When the police succeeded in keeping the demo from reaching it’s intended blockade site, it seemed as though the event would end. A decision to take the metro to Midtown allowed the crowd to outmaneuver the police, and to regroup. The atmosphere shifted dramatically on the subway. Away from the tense atmosphere of the massive police force, journalists, and paralyzing Buckhead infrastructure, participants were able to chant slogans, sing songs, and converse with one another in a less hostile environment.
When the crowd reemerged in Midtown, there was no officer in sight. Demonstrators rushed into the streets and set up a blockade, no longer divided by “individual risk level.” Protesters used banners and barricading materials they arrived with to block traffic; a boon, given the lack of loose objects in this part of the city. Some threw Bird scooters into the street. The aggressive drivers, who threatened to “nudge” protesters with their cars, were unlikely to risk damage to their vehicle by running over a scooter. One local police car arrived but was unwilling to engage the hostile crowd until back-up arrived more than 30 minutes later.
When anti-riot cops finally showed up to the new blockade, the demonstrators moved again. Police scrambled to corner the mobile demonstration. Their disorder led to moments of opportunity, such as when a rolling dumpster was used to block police cars trailing the demo. Snatch squads jumped out to grab the perpetrators. In their confusion, they mistook their target, and tackled a 60-year-old woman on the sidewalk, who had been simply watching the action. An angry crowd formed and a cop lost his radio in the ensuing skirmish. Knowing that a radio in the wrong hands could jeapordize their operations, the police began frantically to look for it. The remaining members of the demo marched to a park, where they regouped and continued with another smaller march later in the day.
Go with the Flow
“You must be shapeless, formless, like water. When you pour water in a cup, it becomes the cup. When you pour water in a bottle, it becomes the bottle. When you pour water in a teapot, it becomes the teapot. Water can drip and it can crash.
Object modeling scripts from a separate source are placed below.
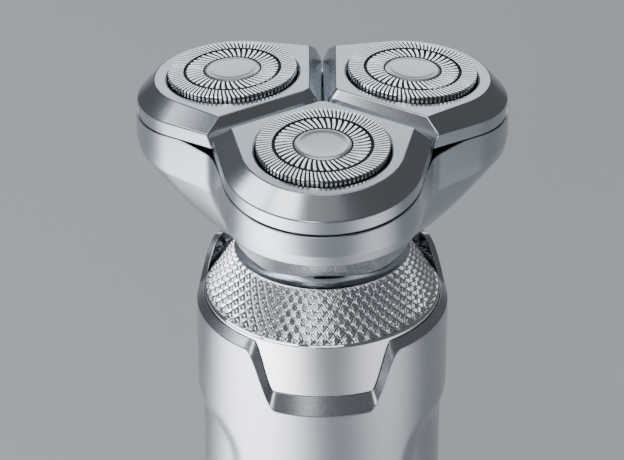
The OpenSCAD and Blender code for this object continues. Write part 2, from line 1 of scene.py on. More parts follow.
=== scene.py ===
"""Looks of a rotary electric shaver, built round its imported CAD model.

Every piece is made in the frame of the CAD model, from points in millimetres that new_object turns
into metres. Outer sizes come from the CAD model's boxes and joints where it has them. The other sizes
are named where they are used.
"""

import json
import math

import bmesh
import bpy
from mathutils import Matrix, Vector


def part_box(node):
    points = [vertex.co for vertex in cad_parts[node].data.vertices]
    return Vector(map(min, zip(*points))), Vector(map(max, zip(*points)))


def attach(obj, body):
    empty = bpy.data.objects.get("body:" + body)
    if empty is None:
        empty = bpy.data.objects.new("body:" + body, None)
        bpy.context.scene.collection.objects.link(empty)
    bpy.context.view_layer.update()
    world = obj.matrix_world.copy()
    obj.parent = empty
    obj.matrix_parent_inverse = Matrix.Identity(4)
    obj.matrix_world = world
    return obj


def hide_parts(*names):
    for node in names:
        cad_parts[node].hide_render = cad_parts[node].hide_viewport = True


MM = 0.001
TAU = 2 * math.pi

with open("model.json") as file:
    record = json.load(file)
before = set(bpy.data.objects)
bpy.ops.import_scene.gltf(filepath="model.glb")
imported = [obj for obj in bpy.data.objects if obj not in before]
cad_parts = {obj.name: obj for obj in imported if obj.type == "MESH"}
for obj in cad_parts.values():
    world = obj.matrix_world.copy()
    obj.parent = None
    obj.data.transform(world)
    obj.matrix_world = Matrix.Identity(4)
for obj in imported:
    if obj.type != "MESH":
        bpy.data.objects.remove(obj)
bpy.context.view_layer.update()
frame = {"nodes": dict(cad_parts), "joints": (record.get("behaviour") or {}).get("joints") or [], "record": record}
nodes = frame["nodes"]
record = frame["record"]
joints = {joint["name"]: joint for joint in frame["joints"]}
LOBES = ("front", "right", "left")


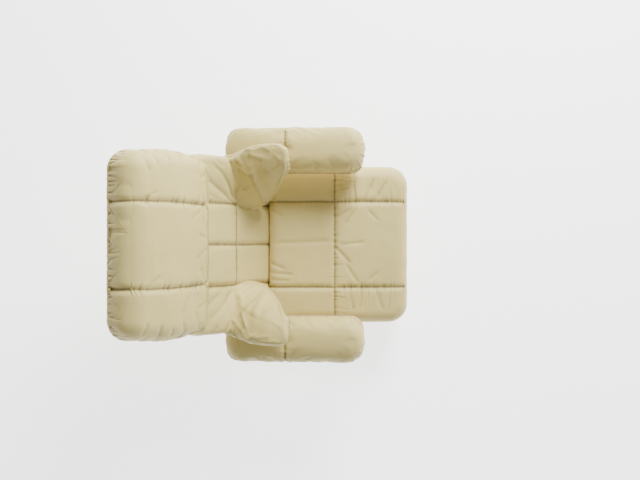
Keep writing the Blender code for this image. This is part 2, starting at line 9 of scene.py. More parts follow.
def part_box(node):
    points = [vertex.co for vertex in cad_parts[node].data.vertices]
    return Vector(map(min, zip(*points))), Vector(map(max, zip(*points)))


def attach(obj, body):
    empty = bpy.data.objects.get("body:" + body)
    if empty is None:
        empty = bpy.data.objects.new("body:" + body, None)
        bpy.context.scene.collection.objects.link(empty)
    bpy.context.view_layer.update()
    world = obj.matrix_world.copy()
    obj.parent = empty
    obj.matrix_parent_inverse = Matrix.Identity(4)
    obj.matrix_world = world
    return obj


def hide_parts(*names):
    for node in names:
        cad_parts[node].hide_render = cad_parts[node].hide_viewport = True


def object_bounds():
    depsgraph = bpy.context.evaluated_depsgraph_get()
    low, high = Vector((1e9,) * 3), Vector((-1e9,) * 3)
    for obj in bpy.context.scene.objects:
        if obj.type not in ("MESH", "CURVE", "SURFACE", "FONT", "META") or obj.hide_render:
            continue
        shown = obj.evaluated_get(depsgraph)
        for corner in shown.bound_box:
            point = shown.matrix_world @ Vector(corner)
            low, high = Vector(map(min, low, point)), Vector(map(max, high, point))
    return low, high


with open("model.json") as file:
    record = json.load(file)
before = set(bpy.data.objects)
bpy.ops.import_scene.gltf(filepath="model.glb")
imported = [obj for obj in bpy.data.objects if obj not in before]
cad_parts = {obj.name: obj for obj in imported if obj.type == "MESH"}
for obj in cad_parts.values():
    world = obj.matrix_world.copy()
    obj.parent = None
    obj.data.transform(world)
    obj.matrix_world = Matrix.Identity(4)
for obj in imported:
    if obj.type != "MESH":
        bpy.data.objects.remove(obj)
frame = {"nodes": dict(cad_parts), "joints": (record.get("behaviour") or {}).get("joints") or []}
cad_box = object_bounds()
noise.seed_set(7)
recline = next(joint for joint in frame["joints"] if joint["name"] == "back_recline")

# ---------------------------------------------------------------------------
# Studio. A camera hangs straight over the seat with the front of the seat to
# the right, over a plain pale floor, in broad soft light from one side.
SEAT_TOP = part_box("seat_cover")[1][2]
CAMERA_RISE = 2.8
CAMERA_OFF = (0.016, -0.011)
FLOOR_HALF = 40.0
FLOOR_DROP = 0.002
FLOOR_GLOW = 2.6
WORLD_GLOW = 0.34
camera_data = bpy.data.cameras.new("camera")
camera_data.lens = 45
camera_data.sensor_width = 36
camera = bpy.data.objects.new("camera", camera_data)
camera.location = (*CAMERA_OFF, SEAT_TOP + CAMERA_RISE)
camera.rotation_euler = (0, 0, math.radians(-90))
bpy.context.scene.collection.objects.link(camera)
bpy.context.scene.camera = camera

floor_data = bpy.data.meshes.new("floor")
floor_corners = [(across * FLOOR_HALF, along * FLOOR_HALF, 0)
                 for across, along in ((-1, -1), (1, -1), (1, 1), (-1, 1))]
floor_data.from_pydata(floor_corners, [], [(0, 1, 2, 3)])
floor = bpy.data.objects.new("floor", floor_data)
floor_data.transform(Matrix.Translation((0, 0, cad_box[0].z - FLOOR_DROP)))
bpy.context.scene.collection.objects.link(floor)
floor_paint = bpy.data.materials.new("floor_paint")
floor_paint.use_nodes = True
floor_sockets = floor_paint.node_tree.nodes["Principled BSDF"].inputs
floor_sockets["Base Color"].default_value = (0.9, 0.9, 0.9, 1)
floor_sockets["Roughness"].default_value = 0.8
floor_sockets["Emission Color"].default_value = (1, 1, 1, 1)
floor_sockets["Emission Strength"].default_value = FLOOR_GLOW
floor_data.materials.append(floor_paint)


def area_light(name, place, aim, size, power):
    """Hang a square soft light at a place, turned towards a point."""
    data = bpy.data.lights.new(name, "AREA")
    data.size = size
    data.energy = power
    lamp = bpy.data.objects.new(name, data)
    lamp.location = place
    lamp.rotation_euler = (Vector(aim) - Vector(place)).to_track_quat("-Z", "Y").to_euler()
    bpy.context.scene.collection.objects.link(lamp)


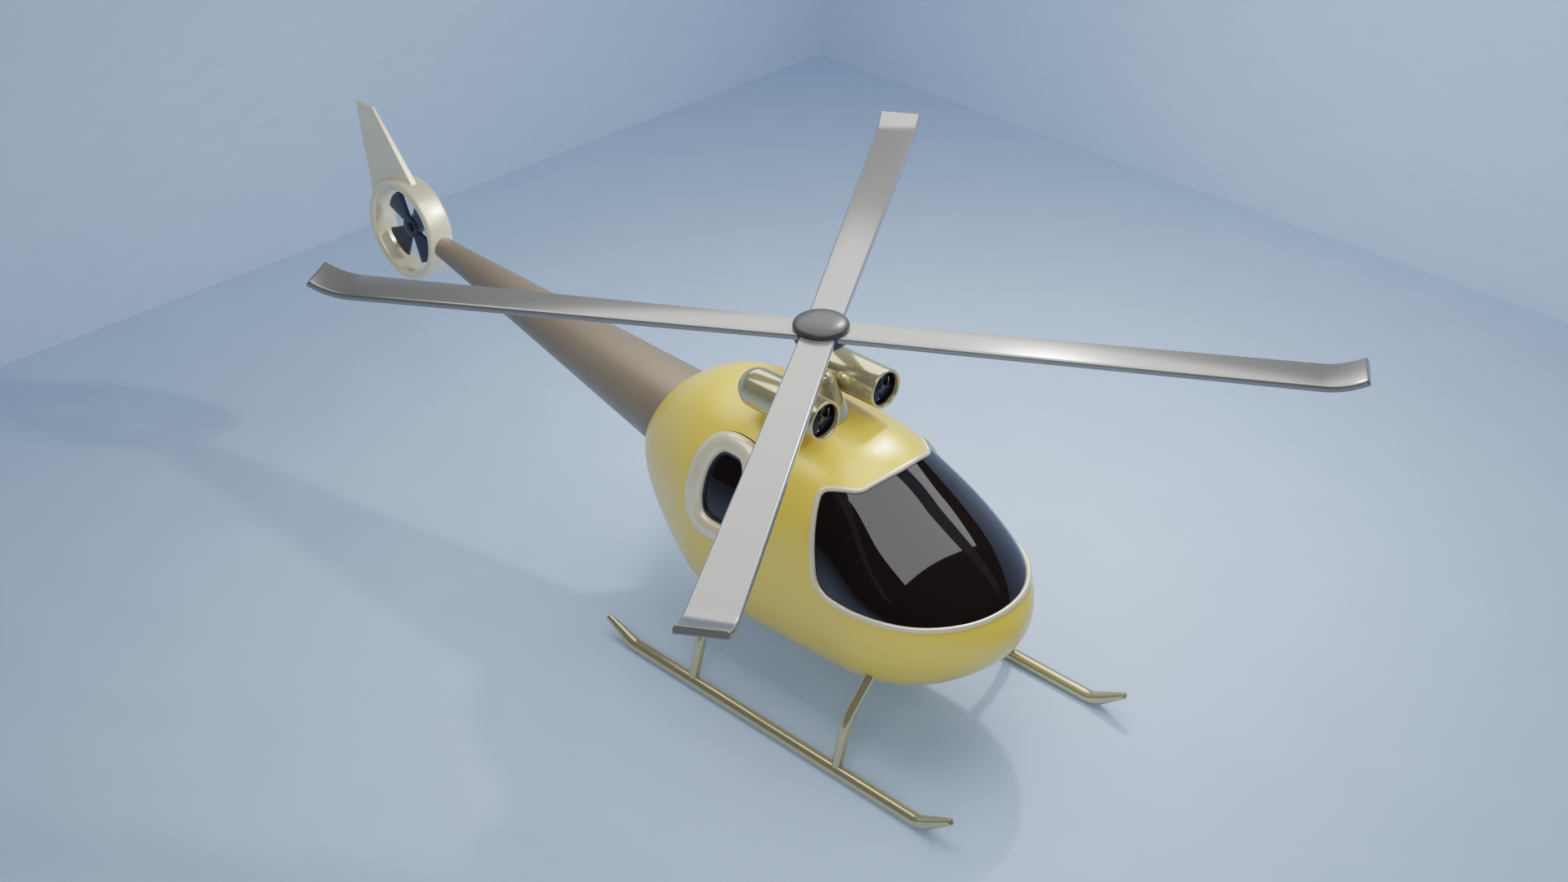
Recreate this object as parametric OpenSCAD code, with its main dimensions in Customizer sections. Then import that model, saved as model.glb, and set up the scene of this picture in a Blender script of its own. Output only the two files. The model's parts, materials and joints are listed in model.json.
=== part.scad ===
// Toy helicopter: clamshell body, four-blade main rotor, ducted tail fan and two intake fans.
// The origin is on the floor under the middle of the whole toy.
// +X points to the nose, +Y to the left side, +Z up. Every module is drawn from the mast and
// then moved to its place by at_mast().

/* [Main rotor] */
// Radius from the mast to a blade tip
rotor_r = 160; // [150:1:162]
// Direction of the first blade at rest, in degrees from the nose
rotor_rest = 33.5; // [20:0.5:70]
// Height of the blades' upper face
blade_top = 121.3; // [120.5:0.1:126]
// Blade thickness
blade_t = 2.3; // [1.6:0.1:2.8]
// Blade width at the hub
blade_root_w = 10.7; // [8:0.1:11]
// Blade width at the tip
blade_tip_w = 14.3; // [11:0.1:16]
// Length of the turned-up tip
blade_curl = 12.5; // [8:0.5:16]
// Radius of the curl
blade_curl_r = 24; // [18:1:40]

/* [Body] */
// Wall of the body shells
body_wall = 2; // [1.6:0.1:2.4]
// Width of the bead around the windshield
bead_w = 1.7; // [1.4:0.1:2.2]
// How far the bead stands proud of the body
bead_proud = 0.8; // [0.4:0.1:1.2]
// Length of a side window's frame
window_len = 30.2; // [28:0.2:32]
// Height of a side window's frame
window_h = 33; // [30:0.5:35]
// Width of the frame around the pane
window_frame_w = 6.4; // [5:0.1:7.5]

/* [Engines] */
// Radius of a nacelle
nacelle_r = 6.5; // [6:0.1:6.6]
// Radius of the intake in the front of a nacelle
intake_r = 5.5; // [5:0.1:5.8]
// Distance of each nacelle from the middle plane
nacelle_y = 13.4; // [13:0.1:14]
// Height of the nacelles' axes
nacelle_z = 100.3; // [99:0.1:102]

/* [Tail] */
// Distance of the tail ring behind the mast
ring_x = 208; // [205:1:212]
// Height of the tail ring's axis
ring_z = 84; // [82:0.5:86]
// Outer radius of the tail ring
ring_ro = 19; // [18.5:0.1:20]
// Inner radius of the tail ring
ring_ri = 15.9; // [15.5:0.1:16.2]
// Width of the tail ring
ring_w = 10.4; // [9:0.1:12]

/* [Skids] */
// Distance of each skid from the middle plane
skid_y = 41.5; // [40:0.5:43]
// Radius of a skid tube
skid_r = 2.2; // [2:0.05:2.4]
// Radius of a strut
strut_r = 1.75; // [1.4:0.05:1.9]

/* [Hidden] */
$fn = 64;

// Fits
run = 0.05;      // radial clearance of a running fit
gap = 0.1;       // end play and the clearance around parts that are set in a sculpted skin
lap = 0.2;       // the straight lengths of a bent tube run this far into its bends
swell = 0.02;    // and a bend is this much thicker than they are
eps = 0.01;
big = 400;

// Where the mast stands, so that the whole toy is centred on the origin
fin_back_x = ring_x + 26.4;
rotor_reach = rotor_r * cos(rotor_rest) + blade_tip_w / 2 * sin(rotor_rest);
mast_x = (fin_back_x - rotor_reach) / 2;

module at_mast() translate([mast_x, 0, 0]) children();
// A sculpted skin is cut as one mesh, and the round things in it are drawn with few sides
module skin() {
  $fn = 24;
  resize([0, 0, 0]) children();
}
module along_x() rotate([0, 90, 0]) children();
module along_y() rotate([-90, 0, 0]) children();
module mirrored(side) mirror([0, side > 0 ? 1 : 0, 0]) children();

// ---- Body form ------------------------------------------------------------------------------
// One row per section, tail to nose:
// [x, half width, top, bottom, height of the widest point, squareness above, squareness below]
body_rows = [
  [-73, 0, 59, 59, 59, 2, 2],
  [-63, 17, 76.2, 41, 59, 2, 2.1],
  [-44, 27.2, 90, 23.5, 58, 2.1, 2.4],
  [-22, 33, 93, 14.6, 56, 2.2, 2.6],
  [10, 32.5, 91, 15, 53, 2.6, 2.6],
  [29, 32.3, 88, 16.5, 51, 2.25, 2.6],
  [46.5, 32.8, 77, 19.5, 50, 2.2, 2.5],
  [63, 27.4, 66, 26.2, 49, 2.15, 2.3],
  [75.5, 14.8, 55.2, 36.2, 48, 2.1, 2.1],
  [80.3, 0, 47, 47, 47, 2, 2]];
last_row = len(body_rows) - 1;
body_mid = (body_rows[0][0] + body_rows[last_row][0]) / 2;
body_half = (body_rows[last_row][0] - body_rows[0][0]) / 2;
body_rings = 30;
body_sides = 32;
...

Become like water my friend.” – Bruce Lee
The police function through a rigid bureaucratic system, slow to make decisions on big changes. While they can plan effectively with advanced notice, it is much harder for them to react to the unexpected—like turning a giant freight ship around. Demonstrators can take advantage of this weakness by being fluid in their actions, rather than constantly throwing themselves against the same wall of riot cops. Protestors in Hong Kong have been highly effective with this strategy, adopting the slogan “be water.” There, large crowds disperse and reconvene throughout the city, spreading disorder without losing the initiative to chess-piece battles with the police. This strategy pre-supposes that the crowd is willing to definitively disrupt social peace, provoking a gratuitous police response. When conflict can be assured, dispersal can be advantageous; when it is not assured, blocking things up and refusing to move can be just as prescient.
“Be water” not only represents an effective strategy for the streets, it can also refer to our mindset when it comes to our own practices. Some might be deterred by the predominantly liberal organizing and structure of protests such as the Climate Strike. Despite massive numbers, these movements may seem doomed, like the anti-war protests during the 2003 invasion of Iraq, the 2014 People’s Climate March in New York, or the 2017 Women’s March in Washington, DC. However, the organizations that have put their brand on these movements do not usually represent the people in the streets, especially when those people are new to political action. It is worthwhile to engage these individuals and to develop a strategic perspective within the emerging movement. Be water, keep moving and adapting our strategies, or be left behind.